» THE EXERCISE
Copy every record below, exactly as written.

'''

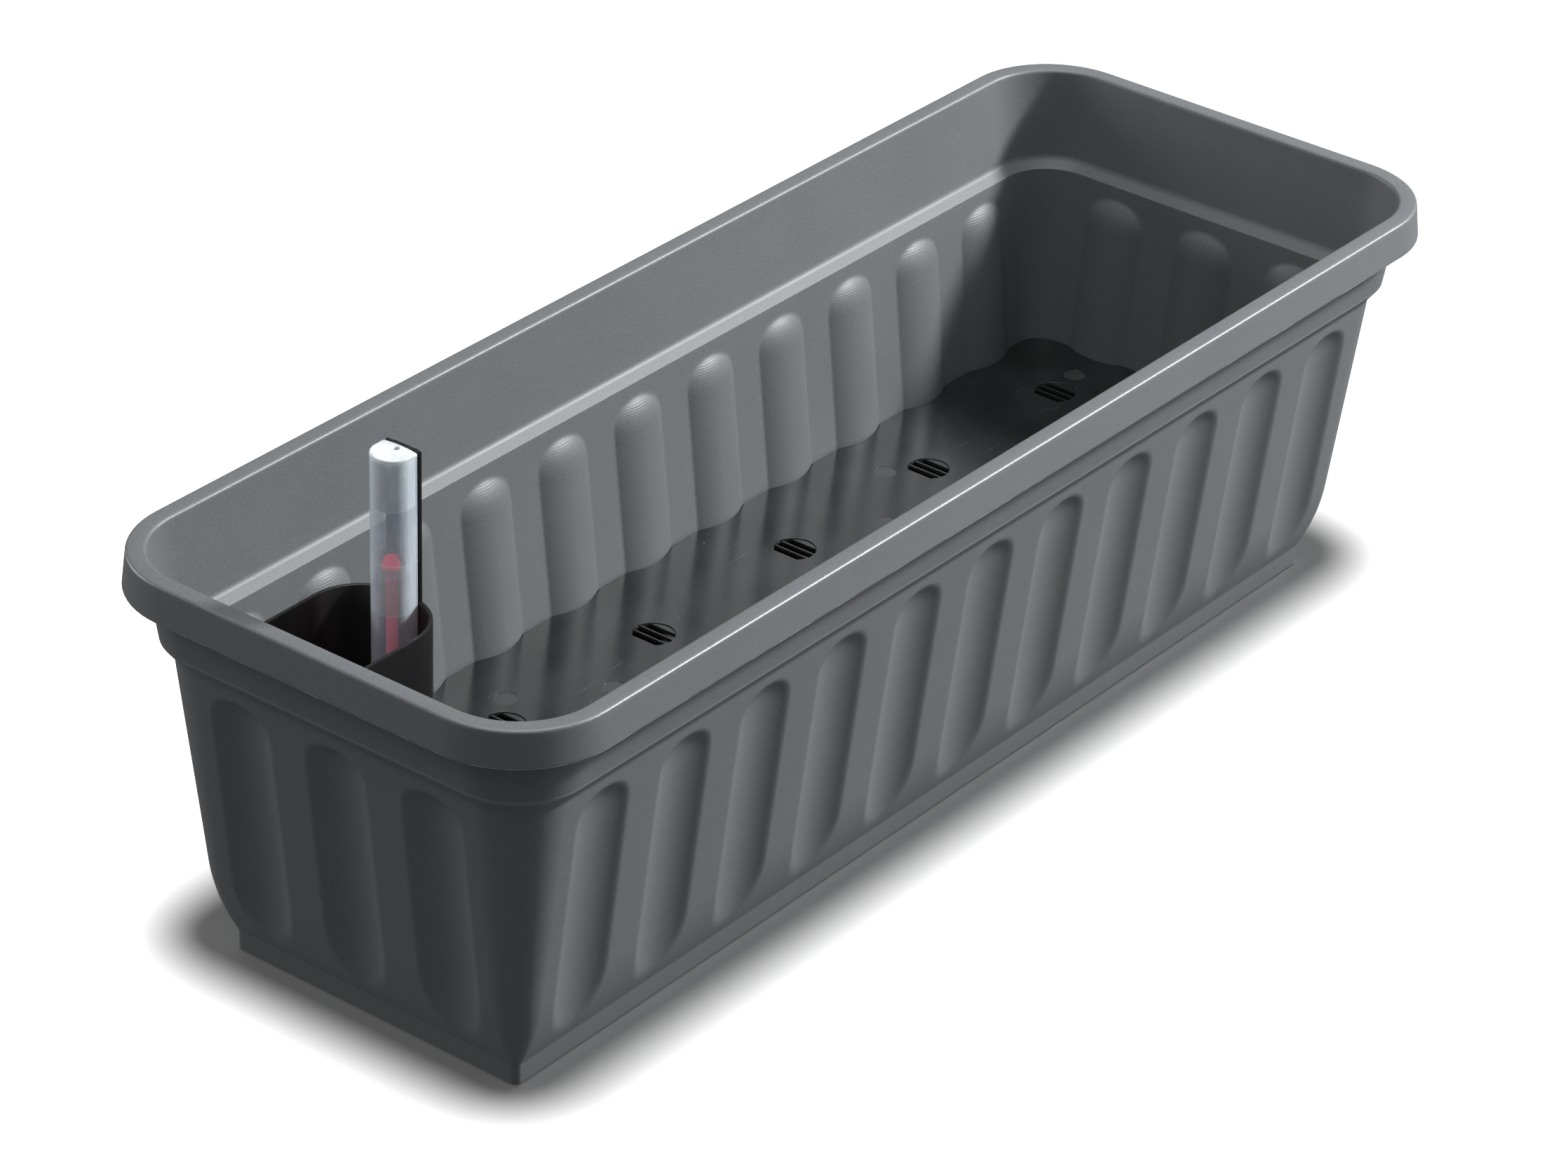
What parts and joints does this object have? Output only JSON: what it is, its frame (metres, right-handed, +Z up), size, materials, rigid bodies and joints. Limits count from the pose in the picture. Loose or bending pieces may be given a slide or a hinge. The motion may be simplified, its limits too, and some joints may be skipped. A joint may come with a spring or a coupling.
{
  "type": "self watering planter",
  "caption": "Long rectangular fluted plant trough with a flat rim, a slotted false floor over a water reservoir, a filling shaft and a float level gauge that lift out.",
  "frame": {"origin": "middle of the underside, on the plane the standing ring rests on", "axes": "+X along the trough, away from the filling shaft; +Y across it; +Z up"},
  "size_m": [0.603, 0.223, 0.24],
  "materials": {
    "anthracite": "matte, fine grained moulding",
    "black": "satin",
    "clear": "clear, polished",
    "milky": "milky, satin",
    "red": "satin",
    "white": "matte, foamed"
  },
  "bodies": {
    "trough": {"trough": "anthracite"},
    "insert": {"insert_plate": "black", "fill_shaft": "black"},
    "gauge": {"gauge_tube": "clear", "needle_guide": "milky", "gauge_foot": "black"},
    "cap": {"gauge_cap": "milky"},
    "float": {"gauge_needle": "red", "gauge_float": "white"}
  },
  "joints": [
    {"name": "insert_lift", "type": "slide", "parent": "trough", "child": "insert", "axis": [0, 0, 1], "range_m": [0, 0.18]},
    {"name": "gauge_lift", "type": "slide", "parent": "insert", "child": "gauge", "axis": [0, 0, 1], "range_m": [0, 0.24]},
    {"name": "cap_pull", "type": "slide", "parent": "gauge", "child": "cap", "axis": [0, 0, 1], "range_m": [0, 0.025]},
    {"name": "float_rise", "type": "slide", "parent": "gauge", "child": "float", "axis": [0, 0, 1], "range_m": [0, 0.021]}
  ]
}
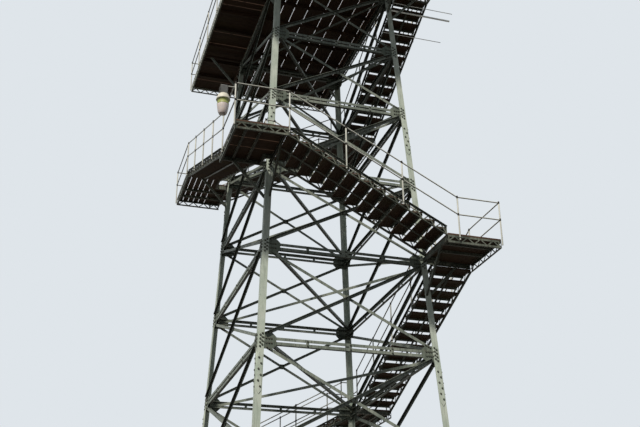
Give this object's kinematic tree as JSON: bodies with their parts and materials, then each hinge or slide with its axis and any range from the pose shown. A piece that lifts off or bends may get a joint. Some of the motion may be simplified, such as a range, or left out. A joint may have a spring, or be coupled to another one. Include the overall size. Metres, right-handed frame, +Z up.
{
  "type": "fire lookout tower",
  "caption": "Open lookout tower: a tapering lattice frame of steel angles, with a stair of wooden treads round its outside and a railed platform on top.",
  "frame": {"origin": "middle of the ground that the tower covers, at the underside of its foot plates", "axes": "+Z up; -Y is the front, the face that the first flight climbs; +X is to the right seen from the front"},
  "size_m": [7.8914, 11.0604, 21.378],
  "materials": {
    "frame_paint": "matt, pale grey-green, weathered",
    "plate_paint": "matt, grey-green, weathered",
    "stair_paint": "matt, grey-green",
    "rail_paint": "matt, pale grey",
    "old_boards": "rough, stained dark brown",
    "lamp_shell": "satin, white",
    "lamp_cup": "cloudy, translucent",
    "tube_steel": "galvanised, dull"
  },
  "bodies": {
    "root": {"foot_plates": "plate_paint", "leg_front_left": "frame_paint", "leg_back_left": "frame_paint", "leg_back_right": "frame_paint", "leg_front_right": "frame_paint", "ring_1": "frame_paint", "ring_2": "frame_paint", "ring_3": "frame_paint", "ring_4": "frame_paint", "ring_5": "frame_paint", "ring_6": "frame_paint", "ring_7": "frame_paint", "ring_8": "frame_paint", "braces_front": "frame_paint", "braces_left": "frame_paint", "braces_back": "frame_paint", "braces_right": "frame_paint", "gusset_plates": "plate_paint", "stringers_front": "stair_paint", "stringers_left": "stair_paint", "stringers_back": "stair_paint", "stringers_right": "stair_paint", "treads_front": "old_boards", "treads_left": "old_boards", "treads_back": "old_boards", "treads_right": "old_boards", "landing_frame_front_left": "stair_paint", "landing_frame_back_left": "stair_paint", "landing_frame_back_right": "stair_paint", "landing_frame_front_right": "stair_paint", "landing_boards": "old_boards", "flight_rails_front": "rail_paint", "flight_rails_left": "rail_paint", "flight_rails_back": "rail_paint", "flight_rails_right": "rail_paint", "landing_rails_front_left": "rail_paint", "landing_rails_back_left": "rail_paint", "landing_rails_back_right": "rail_paint", "landing_rails_front_right": "rail_paint", "platform_edges": "stair_paint", "platform_joists": "old_boards", "platform_boards": "old_boards", "platform_braces": "frame_paint", "platform_rails": "rail_paint", "lamp_bracket": "rail_paint", "lamp_housing": "lamp_shell", "lamp_bowl": "lamp_cup", "outrigger_tubes": "tube_steel"}
  },
  "joints": []
}
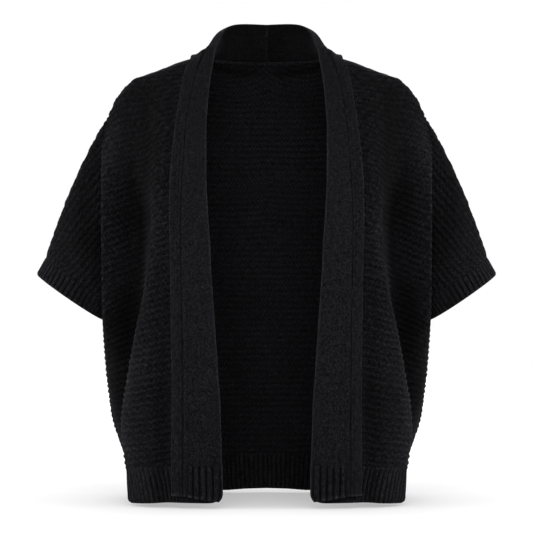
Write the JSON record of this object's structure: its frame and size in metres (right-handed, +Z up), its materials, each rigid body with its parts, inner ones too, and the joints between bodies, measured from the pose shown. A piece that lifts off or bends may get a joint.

'''

» FULL RESPONSE
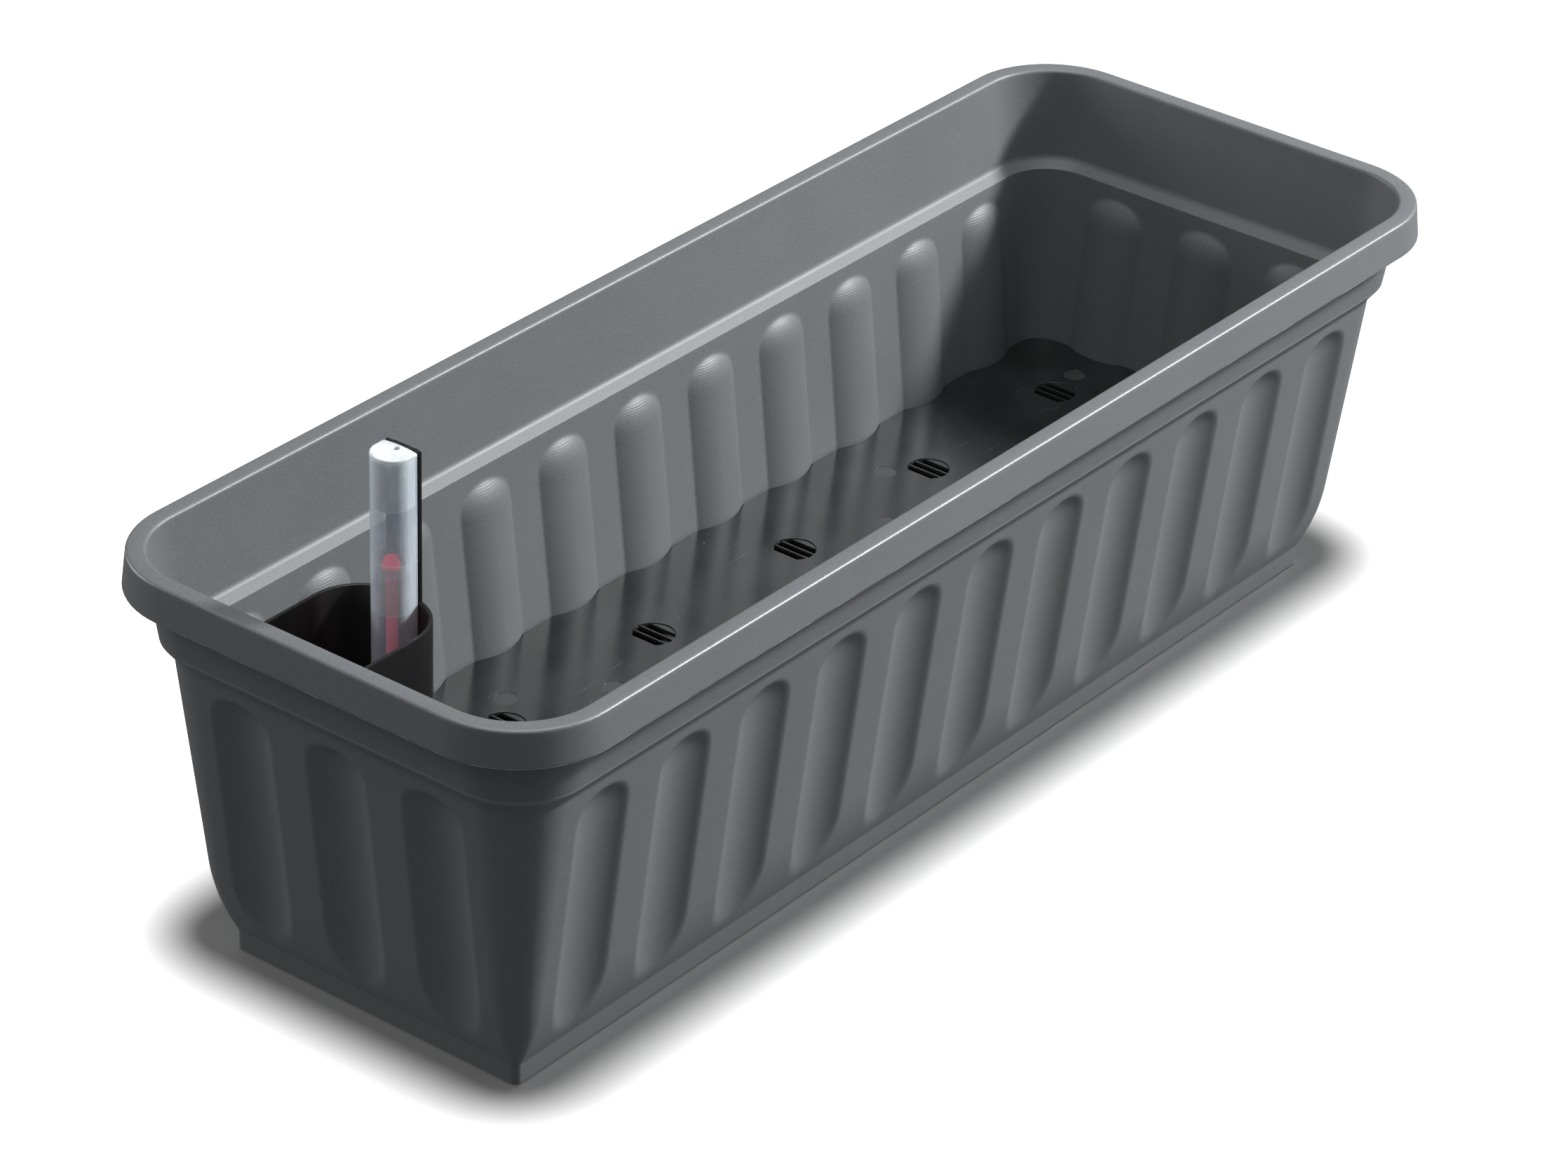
What parts and joints does this object have? Output only JSON: what it is, its frame (metres, right-handed, +Z up), size, materials, rigid bodies and joints. Limits count from the pose in the picture. Loose or bending pieces may be given a slide or a hinge. The motion may be simplified, its limits too, and some joints may be skipped. A joint may come with a spring or a coupling.
{
  "type": "self watering planter",
  "caption": "Long rectangular fluted plant trough with a flat rim, a slotted false floor over a water reservoir, a filling shaft and a float level gauge that lift out.",
  "frame": {"origin": "middle of the underside, on the plane the standing ring rests on", "axes": "+X along the trough, away from the filling shaft; +Y across it; +Z up"},
  "size_m": [0.603, 0.223, 0.24],
  "materials": {
    "anthracite": "matte, fine grained moulding",
    "black": "satin",
    "clear": "clear, polished",
    "milky": "milky, satin",
    "red": "satin",
    "white": "matte, foamed"
  },
  "bodies": {
    "trough": {"trough": "anthracite"},
    "insert": {"insert_plate": "black", "fill_shaft": "black"},
    "gauge": {"gauge_tube": "clear", "needle_guide": "milky", "gauge_foot": "black"},
    "cap": {"gauge_cap": "milky"},
    "float": {"gauge_needle": "red", "gauge_float": "white"}
  },
  "joints": [
    {"name": "insert_lift", "type": "slide", "parent": "trough", "child": "insert", "axis": [0, 0, 1], "range_m": [0, 0.18]},
    {"name": "gauge_lift", "type": "slide", "parent": "insert", "child": "gauge", "axis": [0, 0, 1], "range_m": [0, 0.24]},
    {"name": "cap_pull", "type": "slide", "parent": "gauge", "child": "cap", "axis": [0, 0, 1], "range_m": [0, 0.025]},
    {"name": "float_rise", "type": "slide", "parent": "gauge", "child": "float", "axis": [0, 0, 1], "range_m": [0, 0.021]}
  ]
}
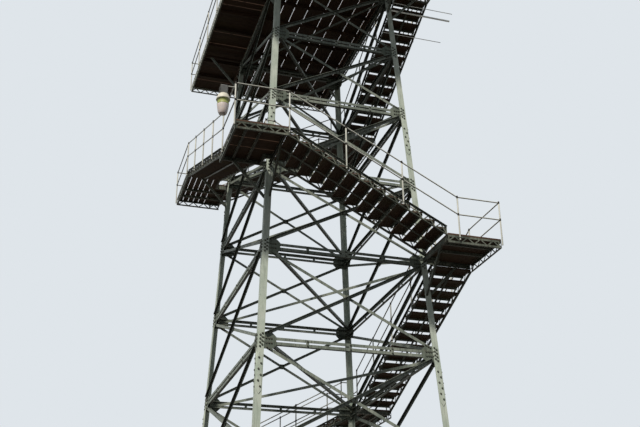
Give this object's kinematic tree as JSON: bodies with their parts and materials, then each hinge or slide with its axis and any range from the pose shown. A piece that lifts off or bends may get a joint. Some of the motion may be simplified, such as a range, or left out. A joint may have a spring, or be coupled to another one. Include the overall size. Metres, right-handed frame, +Z up.
{
  "type": "fire lookout tower",
  "caption": "Open lookout tower: a tapering lattice frame of steel angles, with a stair of wooden treads round its outside and a railed platform on top.",
  "frame": {"origin": "middle of the ground that the tower covers, at the underside of its foot plates", "axes": "+Z up; -Y is the front, the face that the first flight climbs; +X is to the right seen from the front"},
  "size_m": [7.8914, 11.0604, 21.378],
  "materials": {
    "frame_paint": "matt, pale grey-green, weathered",
    "plate_paint": "matt, grey-green, weathered",
    "stair_paint": "matt, grey-green",
    "rail_paint": "matt, pale grey",
    "old_boards": "rough, stained dark brown",
    "lamp_shell": "satin, white",
    "lamp_cup": "cloudy, translucent",
    "tube_steel": "galvanised, dull"
  },
  "bodies": {
    "root": {"foot_plates": "plate_paint", "leg_front_left": "frame_paint", "leg_back_left": "frame_paint", "leg_back_right": "frame_paint", "leg_front_right": "frame_paint", "ring_1": "frame_paint", "ring_2": "frame_paint", "ring_3": "frame_paint", "ring_4": "frame_paint", "ring_5": "frame_paint", "ring_6": "frame_paint", "ring_7": "frame_paint", "ring_8": "frame_paint", "braces_front": "frame_paint", "braces_left": "frame_paint", "braces_back": "frame_paint", "braces_right": "frame_paint", "gusset_plates": "plate_paint", "stringers_front": "stair_paint", "stringers_left": "stair_paint", "stringers_back": "stair_paint", "stringers_right": "stair_paint", "treads_front": "old_boards", "treads_left": "old_boards", "treads_back": "old_boards", "treads_right": "old_boards", "landing_frame_front_left": "stair_paint", "landing_frame_back_left": "stair_paint", "landing_frame_back_right": "stair_paint", "landing_frame_front_right": "stair_paint", "landing_boards": "old_boards", "flight_rails_front": "rail_paint", "flight_rails_left": "rail_paint", "flight_rails_back": "rail_paint", "flight_rails_right": "rail_paint", "landing_rails_front_left": "rail_paint", "landing_rails_back_left": "rail_paint", "landing_rails_back_right": "rail_paint", "landing_rails_front_right": "rail_paint", "platform_edges": "stair_paint", "platform_joists": "old_boards", "platform_boards": "old_boards", "platform_braces": "frame_paint", "platform_rails": "rail_paint", "lamp_bracket": "rail_paint", "lamp_housing": "lamp_shell", "lamp_bowl": "lamp_cup", "outrigger_tubes": "tube_steel"}
  },
  "joints": []
}
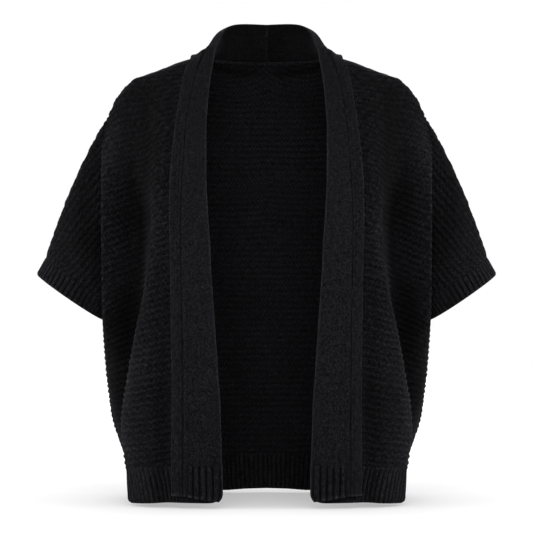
Write the JSON record of this object's structure: its frame and size in metres (right-handed, +Z up), its materials, each rigid body with its parts, inner ones too, and the joints between bodies, measured from the pose shown. A piece that lifts off or bends may get a joint.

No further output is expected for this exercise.